SET TASK — In the entries below, the lines from the one with "for name, shape" through the one with "obj.data.transform(world)" are to be copied exactly; both ends count.

RECORDS —
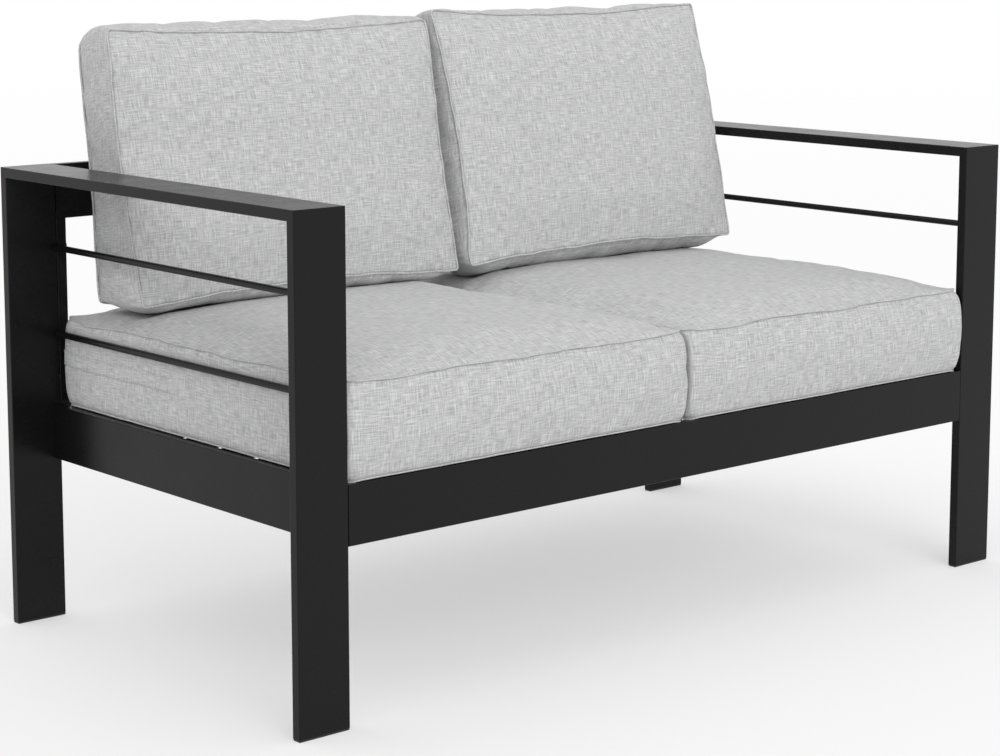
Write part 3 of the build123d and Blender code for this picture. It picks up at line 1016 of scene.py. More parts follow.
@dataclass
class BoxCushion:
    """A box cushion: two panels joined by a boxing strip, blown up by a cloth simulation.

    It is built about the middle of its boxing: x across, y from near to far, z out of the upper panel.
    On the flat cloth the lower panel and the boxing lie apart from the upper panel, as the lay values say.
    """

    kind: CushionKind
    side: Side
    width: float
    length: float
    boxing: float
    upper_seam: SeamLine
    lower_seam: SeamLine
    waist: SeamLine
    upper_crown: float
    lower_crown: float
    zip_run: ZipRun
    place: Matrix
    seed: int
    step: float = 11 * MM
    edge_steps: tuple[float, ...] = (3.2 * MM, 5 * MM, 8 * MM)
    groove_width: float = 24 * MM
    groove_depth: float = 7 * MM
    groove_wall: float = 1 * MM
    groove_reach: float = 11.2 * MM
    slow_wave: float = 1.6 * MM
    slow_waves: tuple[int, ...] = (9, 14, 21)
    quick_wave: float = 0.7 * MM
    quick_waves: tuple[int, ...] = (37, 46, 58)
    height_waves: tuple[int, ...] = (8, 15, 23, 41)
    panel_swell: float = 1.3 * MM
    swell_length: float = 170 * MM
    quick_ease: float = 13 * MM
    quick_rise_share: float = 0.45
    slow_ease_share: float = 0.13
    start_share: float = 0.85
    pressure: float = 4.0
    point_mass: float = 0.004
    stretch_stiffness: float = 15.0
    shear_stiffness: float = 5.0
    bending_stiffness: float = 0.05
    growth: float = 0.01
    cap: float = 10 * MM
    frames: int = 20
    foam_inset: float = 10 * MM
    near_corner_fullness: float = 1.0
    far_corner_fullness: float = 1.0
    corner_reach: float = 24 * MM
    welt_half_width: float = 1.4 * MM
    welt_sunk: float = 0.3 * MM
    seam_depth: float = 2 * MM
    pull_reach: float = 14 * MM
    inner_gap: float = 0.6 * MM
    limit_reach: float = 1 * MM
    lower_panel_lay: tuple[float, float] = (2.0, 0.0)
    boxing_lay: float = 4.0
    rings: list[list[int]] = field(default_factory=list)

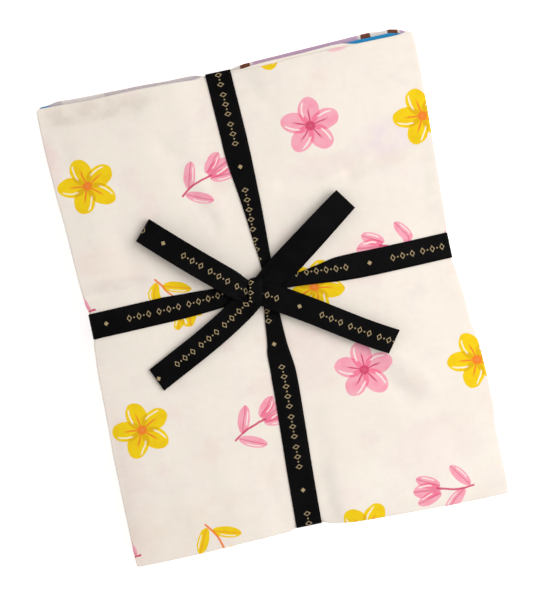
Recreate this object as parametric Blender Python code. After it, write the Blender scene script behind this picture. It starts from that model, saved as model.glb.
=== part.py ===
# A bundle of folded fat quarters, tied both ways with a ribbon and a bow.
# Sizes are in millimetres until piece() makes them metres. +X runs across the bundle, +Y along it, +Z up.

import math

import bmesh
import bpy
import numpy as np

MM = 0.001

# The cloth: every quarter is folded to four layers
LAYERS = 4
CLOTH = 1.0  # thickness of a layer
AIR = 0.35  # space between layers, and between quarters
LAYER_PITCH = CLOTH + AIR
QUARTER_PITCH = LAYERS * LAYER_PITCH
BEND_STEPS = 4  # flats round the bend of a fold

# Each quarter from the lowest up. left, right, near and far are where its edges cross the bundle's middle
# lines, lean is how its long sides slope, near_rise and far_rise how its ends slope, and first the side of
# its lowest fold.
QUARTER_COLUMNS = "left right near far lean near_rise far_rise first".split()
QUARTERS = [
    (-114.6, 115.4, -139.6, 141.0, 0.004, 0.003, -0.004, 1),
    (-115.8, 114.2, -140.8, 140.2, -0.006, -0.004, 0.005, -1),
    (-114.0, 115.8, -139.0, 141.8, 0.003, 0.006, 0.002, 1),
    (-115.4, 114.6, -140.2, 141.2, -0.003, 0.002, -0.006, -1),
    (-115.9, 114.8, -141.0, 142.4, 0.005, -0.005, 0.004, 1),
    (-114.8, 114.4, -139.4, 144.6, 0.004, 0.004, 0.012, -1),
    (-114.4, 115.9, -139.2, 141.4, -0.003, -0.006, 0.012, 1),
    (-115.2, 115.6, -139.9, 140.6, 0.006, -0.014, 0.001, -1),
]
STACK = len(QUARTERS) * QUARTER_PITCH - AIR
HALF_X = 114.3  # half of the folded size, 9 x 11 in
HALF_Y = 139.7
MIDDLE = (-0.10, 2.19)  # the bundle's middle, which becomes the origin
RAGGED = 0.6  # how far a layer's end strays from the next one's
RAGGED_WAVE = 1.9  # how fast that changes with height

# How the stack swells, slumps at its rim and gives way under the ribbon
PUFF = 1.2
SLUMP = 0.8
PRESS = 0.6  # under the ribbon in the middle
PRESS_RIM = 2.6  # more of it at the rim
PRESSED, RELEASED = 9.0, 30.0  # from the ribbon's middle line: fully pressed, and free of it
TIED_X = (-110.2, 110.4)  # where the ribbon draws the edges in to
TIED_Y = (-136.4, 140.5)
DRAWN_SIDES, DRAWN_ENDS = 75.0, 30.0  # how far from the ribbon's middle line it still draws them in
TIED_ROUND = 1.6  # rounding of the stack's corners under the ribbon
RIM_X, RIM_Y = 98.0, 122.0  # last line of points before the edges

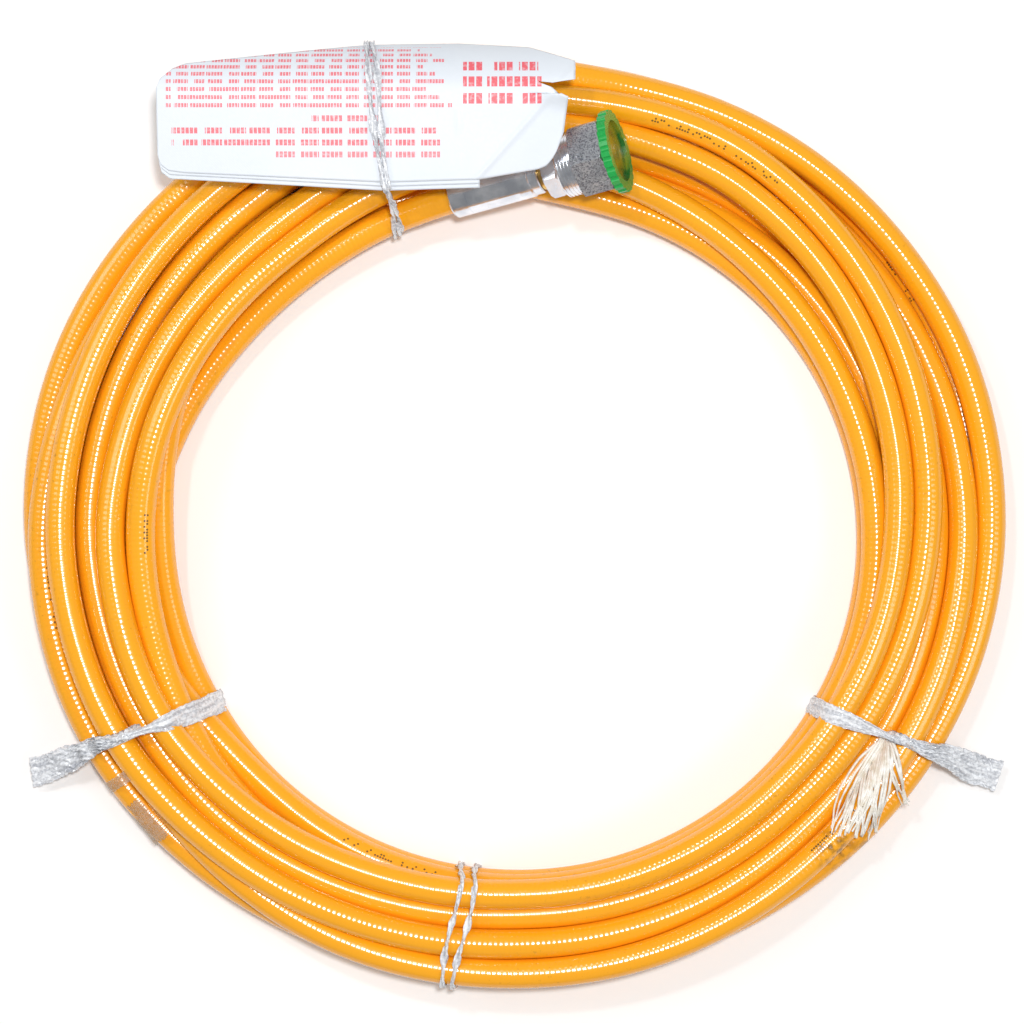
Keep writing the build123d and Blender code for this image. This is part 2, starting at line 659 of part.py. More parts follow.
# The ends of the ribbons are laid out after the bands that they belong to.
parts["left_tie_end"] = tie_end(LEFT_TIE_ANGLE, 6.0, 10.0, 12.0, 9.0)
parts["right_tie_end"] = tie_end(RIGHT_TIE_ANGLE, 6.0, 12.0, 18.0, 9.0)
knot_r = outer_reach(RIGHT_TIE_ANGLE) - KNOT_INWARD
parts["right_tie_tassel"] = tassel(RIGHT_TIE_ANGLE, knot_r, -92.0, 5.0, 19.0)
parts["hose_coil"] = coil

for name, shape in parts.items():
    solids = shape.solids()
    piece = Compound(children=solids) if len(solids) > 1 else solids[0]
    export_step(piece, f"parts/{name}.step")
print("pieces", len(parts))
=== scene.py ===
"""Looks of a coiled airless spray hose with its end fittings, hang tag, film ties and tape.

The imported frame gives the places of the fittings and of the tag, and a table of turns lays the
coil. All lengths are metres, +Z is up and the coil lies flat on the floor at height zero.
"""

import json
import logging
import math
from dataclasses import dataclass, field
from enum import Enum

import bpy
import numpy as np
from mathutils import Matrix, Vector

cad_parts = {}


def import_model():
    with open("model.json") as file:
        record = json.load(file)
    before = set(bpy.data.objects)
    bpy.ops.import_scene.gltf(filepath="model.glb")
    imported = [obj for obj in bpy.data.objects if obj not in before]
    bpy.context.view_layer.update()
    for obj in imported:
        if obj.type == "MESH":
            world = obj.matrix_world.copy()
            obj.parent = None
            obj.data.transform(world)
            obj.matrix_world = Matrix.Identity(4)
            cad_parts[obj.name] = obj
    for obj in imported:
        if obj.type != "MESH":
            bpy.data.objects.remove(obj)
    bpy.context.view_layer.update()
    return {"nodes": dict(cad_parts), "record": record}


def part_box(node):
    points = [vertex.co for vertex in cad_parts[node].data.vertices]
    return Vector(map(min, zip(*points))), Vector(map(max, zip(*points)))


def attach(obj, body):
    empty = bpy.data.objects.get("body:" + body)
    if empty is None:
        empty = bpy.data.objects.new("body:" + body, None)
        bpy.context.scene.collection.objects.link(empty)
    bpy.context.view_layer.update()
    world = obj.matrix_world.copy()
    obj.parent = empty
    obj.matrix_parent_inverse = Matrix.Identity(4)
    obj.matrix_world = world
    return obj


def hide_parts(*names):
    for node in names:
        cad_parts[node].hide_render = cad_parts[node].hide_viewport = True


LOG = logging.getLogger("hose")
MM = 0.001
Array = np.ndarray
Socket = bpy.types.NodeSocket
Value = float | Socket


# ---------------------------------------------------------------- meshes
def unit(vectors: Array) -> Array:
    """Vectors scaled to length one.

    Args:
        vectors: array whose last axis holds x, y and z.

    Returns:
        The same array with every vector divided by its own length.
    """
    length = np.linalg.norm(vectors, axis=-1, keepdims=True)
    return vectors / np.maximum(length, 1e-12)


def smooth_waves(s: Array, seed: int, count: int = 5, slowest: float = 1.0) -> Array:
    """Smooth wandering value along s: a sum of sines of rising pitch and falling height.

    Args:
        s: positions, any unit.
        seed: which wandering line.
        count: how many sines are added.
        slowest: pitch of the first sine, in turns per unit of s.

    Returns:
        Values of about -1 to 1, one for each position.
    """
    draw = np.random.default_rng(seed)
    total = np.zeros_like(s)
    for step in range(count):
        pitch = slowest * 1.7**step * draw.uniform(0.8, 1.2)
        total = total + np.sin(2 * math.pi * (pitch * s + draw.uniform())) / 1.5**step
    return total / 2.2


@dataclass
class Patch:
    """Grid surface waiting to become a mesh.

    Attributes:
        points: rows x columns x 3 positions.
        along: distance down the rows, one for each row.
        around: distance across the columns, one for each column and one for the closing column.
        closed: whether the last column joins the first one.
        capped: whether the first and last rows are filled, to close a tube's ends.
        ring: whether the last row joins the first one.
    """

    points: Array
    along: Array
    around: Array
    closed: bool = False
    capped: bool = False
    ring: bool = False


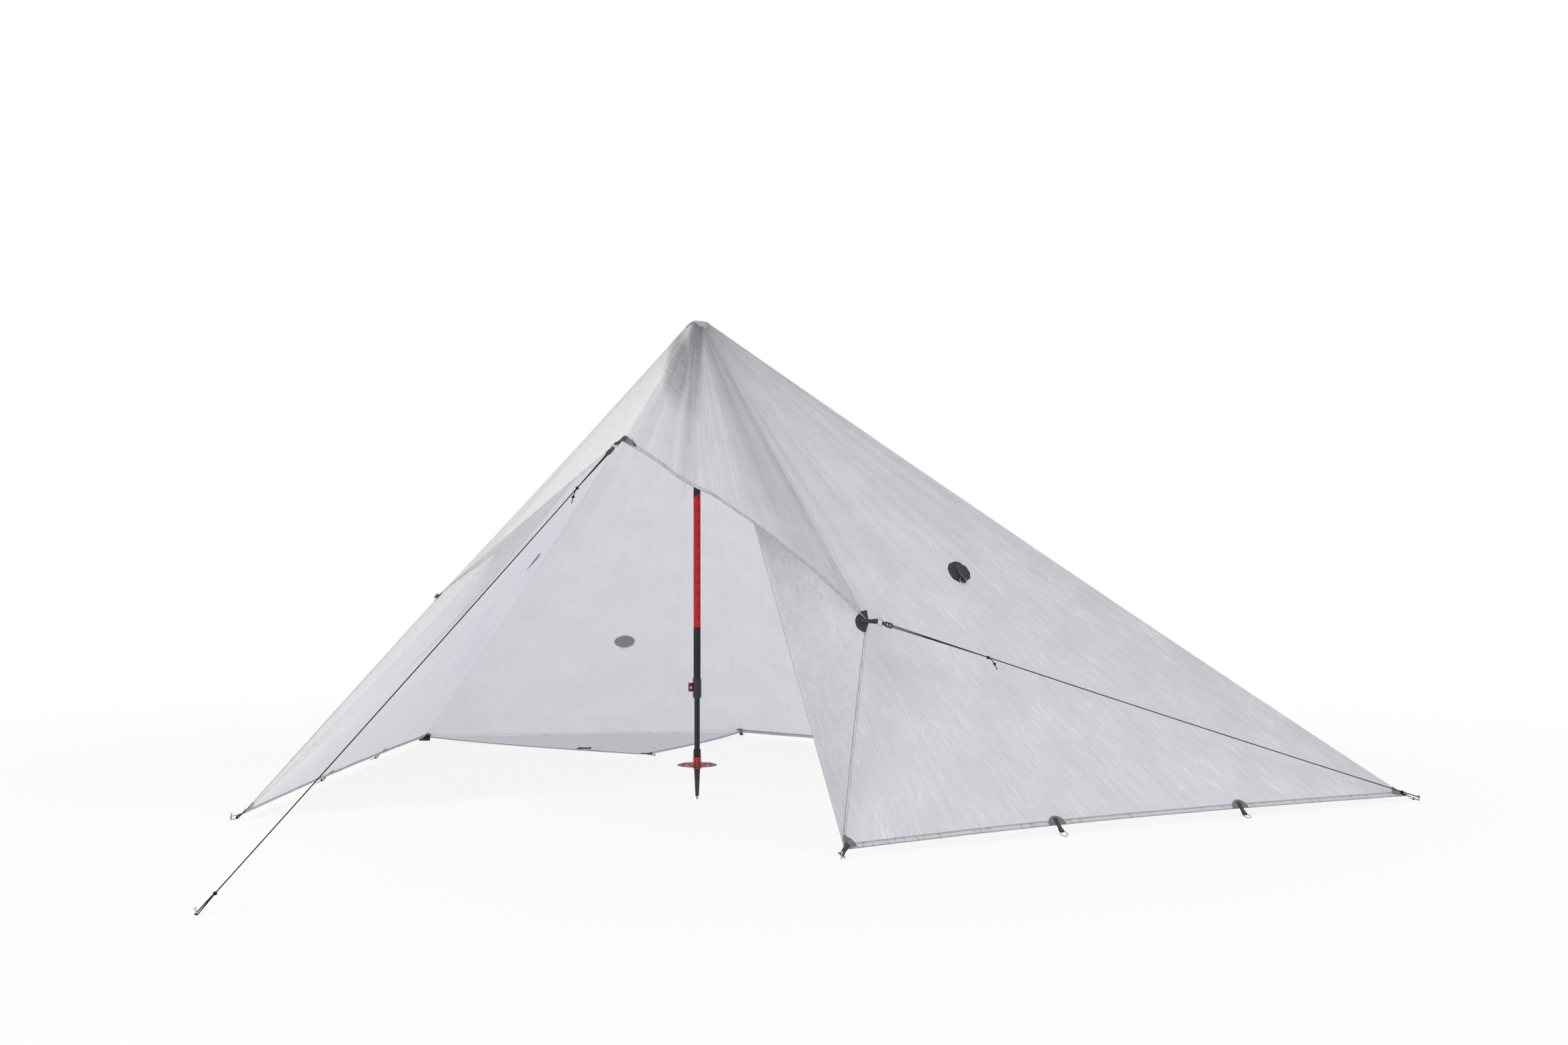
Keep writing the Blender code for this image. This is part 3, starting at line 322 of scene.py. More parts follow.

WORKED ANSWER —
for name, shape in parts.items():
    solids = shape.solids()
    piece = Compound(children=solids) if len(solids) > 1 else solids[0]
    export_step(piece, f"parts/{name}.step")
print("pieces", len(parts))
=== scene.py ===
"""Looks of a coiled airless spray hose with its end fittings, hang tag, film ties and tape.

The imported frame gives the places of the fittings and of the tag, and a table of turns lays the
coil. All lengths are metres, +Z is up and the coil lies flat on the floor at height zero.
"""

import json
import logging
import math
from dataclasses import dataclass, field
from enum import Enum

import bpy
import numpy as np
from mathutils import Matrix, Vector

cad_parts = {}


def import_model():
    with open("model.json") as file:
        record = json.load(file)
    before = set(bpy.data.objects)
    bpy.ops.import_scene.gltf(filepath="model.glb")
    imported = [obj for obj in bpy.data.objects if obj not in before]
    bpy.context.view_layer.update()
    for obj in imported:
        if obj.type == "MESH":
            world = obj.matrix_world.copy()
            obj.parent = None
            obj.data.transform(world)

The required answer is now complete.